MN: Most of us typically work regular day jobs, so we practice in the evening or weekends. Typical training consists of kisha taiso, a warm up and strength building exercise. Imagine a sumo starting stance but with the back vertical and straight as if riding a horse. We hold this position while doing a series of arm movements, raising them above your head and stretching out, simulating drawing the bow. We practice this usually 30 to 60 times slowly over five to ten minutes.
This is followed by mokuba keiko, wooden horse training. This is to focus on correct posture and shooting techniques while building strength in the legs. A wooden horse never gets tired, so you can focus on technique and easy correction by the sensei. We do this at least for three sets (24 arrows) each. In total a practice session takes an hour to an hour and a half.
RM: What about practicing on a horse?
MN: Depending on where the students are located, official horseback training camps are held every month or two. We practice mainly in spring and autumn which is traditionally when the festivals with yabusame rituals are held. Winter and summer are our off seasons as the weather is too extreme for horses.
Thankfully being based out of Nikko, I live a very active lifestyle and ride horses several times a week, in various riding styles.
RM: Do you have your own horse for yabusame?
MN: No, the horses I ride for yabusame belong to separate stables affiliated with the school. These horses are trained for yabusame. We often ride the same horses, though they vary regionally.
We usually do a practice run before the ritual. This is mainly for the horse so they get used to the track. You also get a feel for how fast or slow the horse is going to run during the honban (actual ritual).
Occasionally I have to ride a new horse, but there’s usually a time to meet, ride and get an overall feel for each other which is usually on the day prior to the ritual. That said, I always make an effort to build as close a connection as possible with every horse I come in contact with.
RM: What is it like to work with horses?
MN: The horses at the stable I work at are like my family. They’re trained in various things and I also practice yabusame with them privately, but they are not used at traditional yabusame events.

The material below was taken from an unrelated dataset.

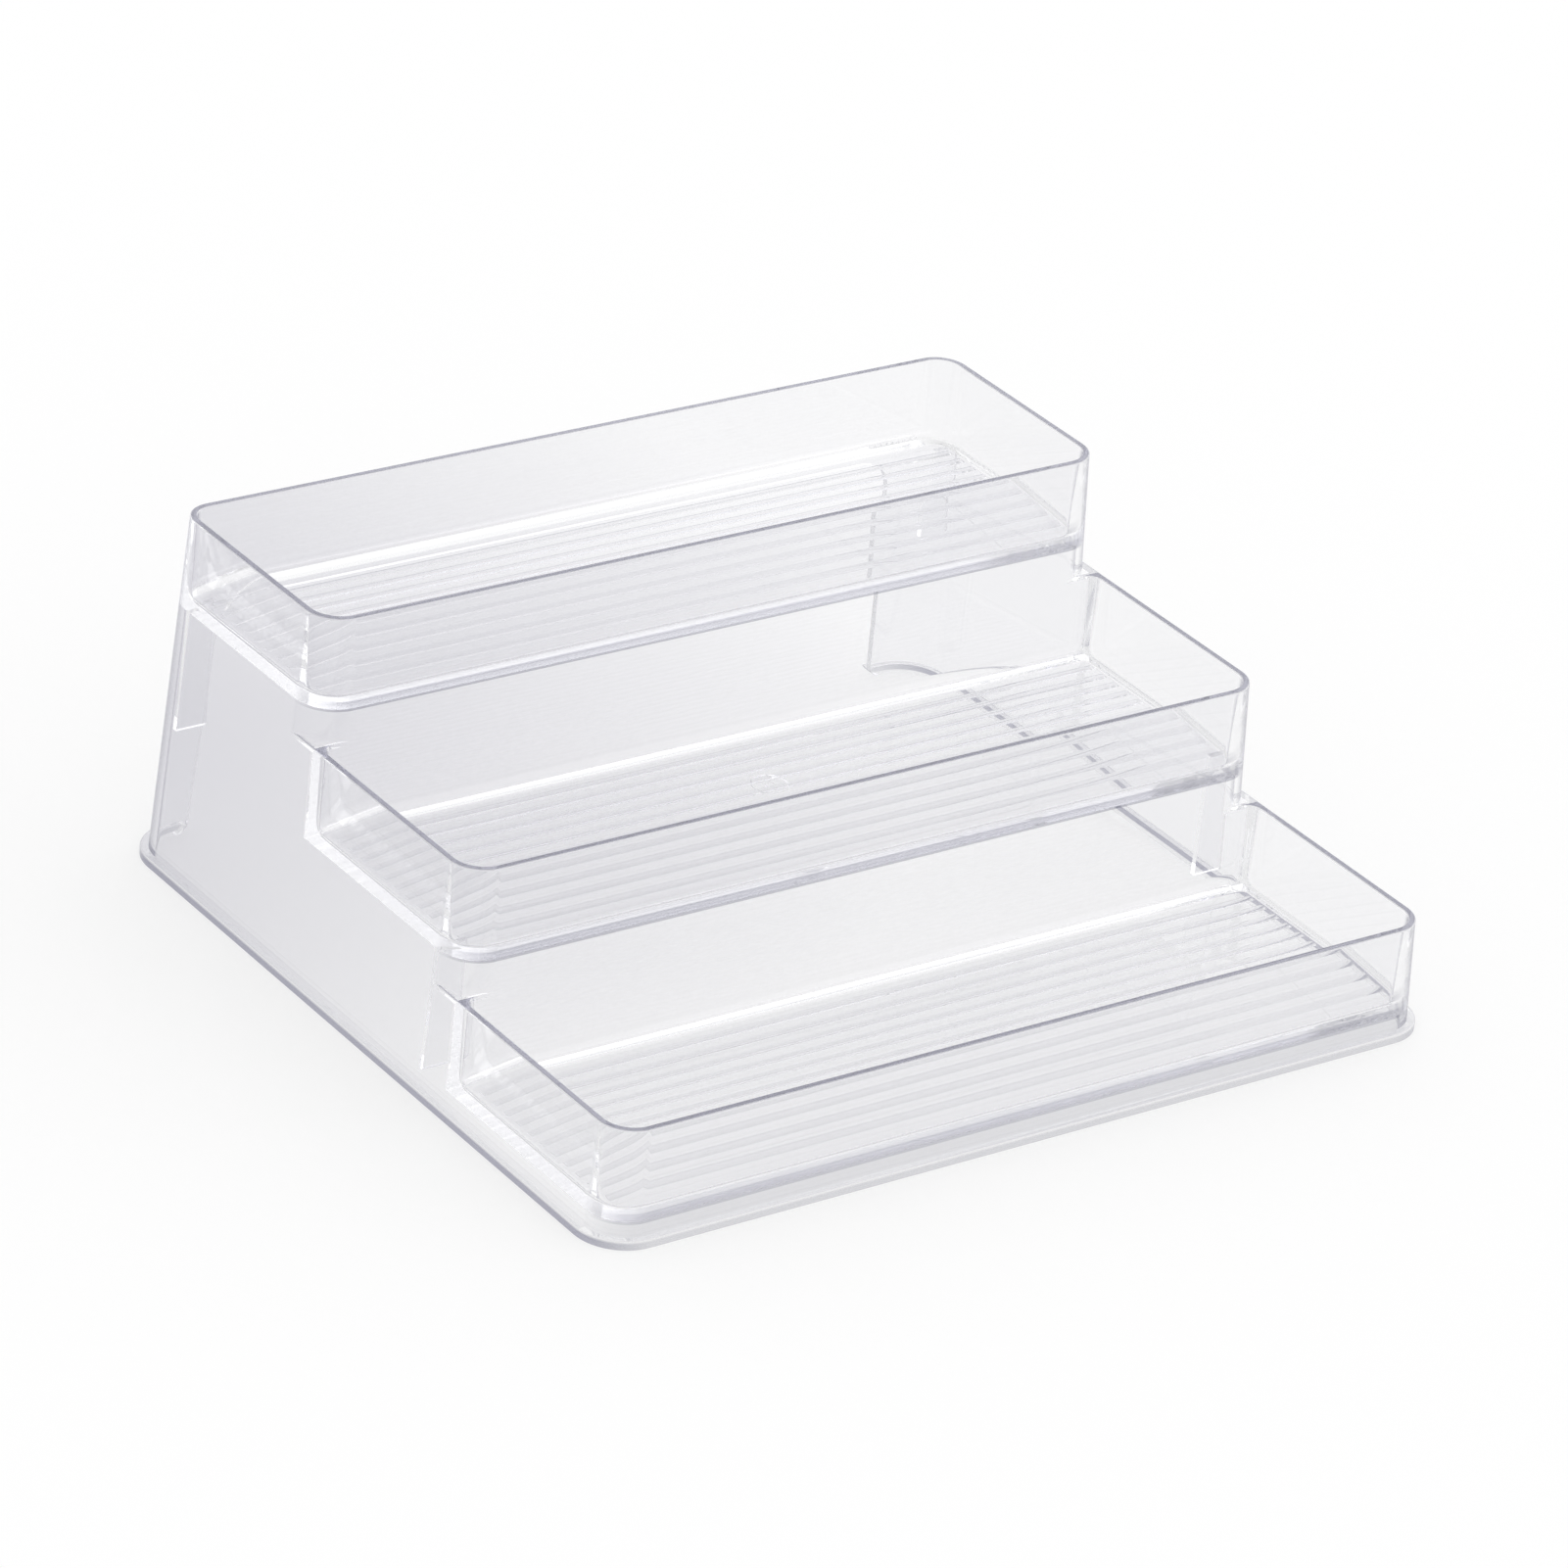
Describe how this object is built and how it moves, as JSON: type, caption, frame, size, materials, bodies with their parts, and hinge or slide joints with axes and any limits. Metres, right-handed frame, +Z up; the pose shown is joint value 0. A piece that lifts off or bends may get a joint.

Horses have given me so much. I have seen a lot of amazing—and not so amazing—horsemanship, so my goal when caring for these horses is to be educated and find the most peaceful way to work with them. I ask myself, ‘How can I influence them be a happy and understanding partner?’ Unlike a little puppy that you can just scoop up and tell them ‘No,’ horses are big and you have to learn how to deal with them intelligently to get willing cooperation from them.
We used to have a beautiful horse with us named Akebono. When he first came, he was traumatized from previous bad experiences. He hated people and was so sensitive. But he pushed me to study how to nurture horses back into a healthy mental state, and he became so trusting and affectionate. I don’t know everything but horses show me there are smarter, gentler ways to work with these amazing creatures.
RM: What do you enjoy about living in Nikko?
MN: Nikko is a beautiful location surrounded by rugged nature, not to mention it’s one of the premier places for yabusame training. In summer you can go stand-up paddling on Lake Chuzenji or enjoy day and multi-day hiking across some incredible landscapes. In winter there’s ice climbing. For those interested in Edo period culture and entertainment, you can drop by Edo Wonderland and even try yabusame wooden horse training.
RM: What do you see for the future of yabusame in Japan?
MN: Even though many traditions struggle in modern society, Ogasawa-ryu has persevered since the Kamakura period. I imagine it’ll be a fine line between evolving with the times to survive and accurately preserving tradition, but I’d like to believe this timeless ritual can survive another 800 years.